According to former Israel Consul General Dr. Yitzhak Ben Gad, this grave crime against humanity committed against the Jews from Arabic speaking countries led to the passage of UN Security Council Resolution 242. Ben Gad met with Baron Caradon, one of the authors of UN Security Council Resolution 242, who told him explicitly that his resolution was meant to address the refugee problem in general and not the Palestinian refugees exclusively. As Ben Gad noted, "There was a lot more Jewish property that was stolen and looted in the Arab world than there was property that the Palestinian refugees left behind in 1948."
However, he noted that while Palestinian leaders always exploit the distress of their refugees for political gain and the Arab states refuse to grant equality to their Palestinian residents, "Israel never made a political issue out of the Jewish refugees from Arab countries, who are granted equal rights as Israeli citizens. My life story is a perfect example of this. I am a refugee from Libya but I became an Israel Consul General." Former MK Anat Berko, Israeli Culture Minister Miri Regev and many other important figures in Israel are descended from Jews who were compelled to flee Arabic speaking countries. In contrast, the Palestinian refugees and their descendants live under apartheid-like conditions in Lebanon. And in the Yarmouk Refugee Camp in Syria, they are residing among the rubble.

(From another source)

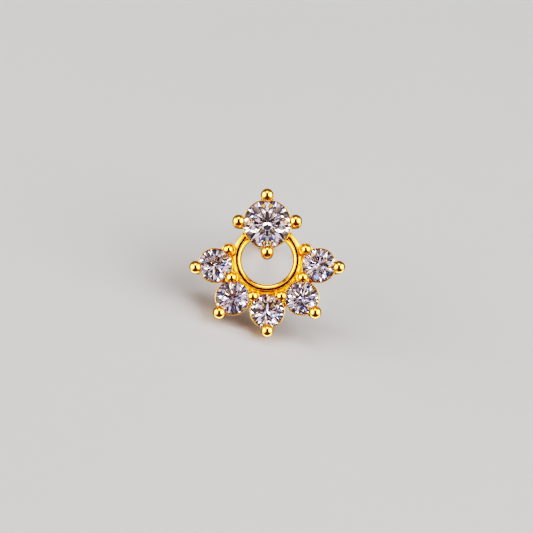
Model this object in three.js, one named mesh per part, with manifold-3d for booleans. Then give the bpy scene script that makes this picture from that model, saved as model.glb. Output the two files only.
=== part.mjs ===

This reality is a testament to the failure of the UNRWA system, which forces Palestinians to live in squalor until Israel implements a Right of Return that merely will never happen. As a result, Palestinians today are condemned from one generation to the next to always be poor stateless refugees without a future because they were excluded from the UNHCR, which is committed to resettling refugees in a third country when the host country is unwilling to absorb them. In contrast, the Jews from Arab countries were absorbed and found their home in the State of Israel. They had no need for a third country for resettlement.
This is why UNRWA is morally bankrupt for they are providing services that the Arab states needed to give to their Palestinian citizens and by doing so are enabling them to continue to not properly absorb the descendants of Palestinian refugees, who were born in their countries. To add insult to injury, they are also not permitting Palestinians that are fed up with a situation to move to a third country, even if they were born in a place like Syria. Additionally, Mendi Safadi, who heads the Safadi Center for International Diplomacy, Research, Public Relations, and Human Rights, proclaimed: "The Jewish refugees are truly refugees, who were expelled from Muslim countries without being permitted to take anything but a bag of clothing. During the Arab Spring, I uncovered ancient Jewish religious objects and other Jewish antiquities from the Muslim world. They were sold at excessive prices because it was believed that the Jewish community would pay a lot of money to get these items back."
"This is a strong indictment against those claiming to protect refugees worldwide," he noted. "While UNRWA preserves the refugee status of Palestinians, they bury the stories of the Jews from Arab countries and dispossess Jewish refugees of their rights." The UN should be solving refugee crises, not permeating them. The time has come for UNRWA to be reformed. The time has come for the world to recognize that the forgotten Jewish refugees and their descendants should also be compensated for their family's suffering.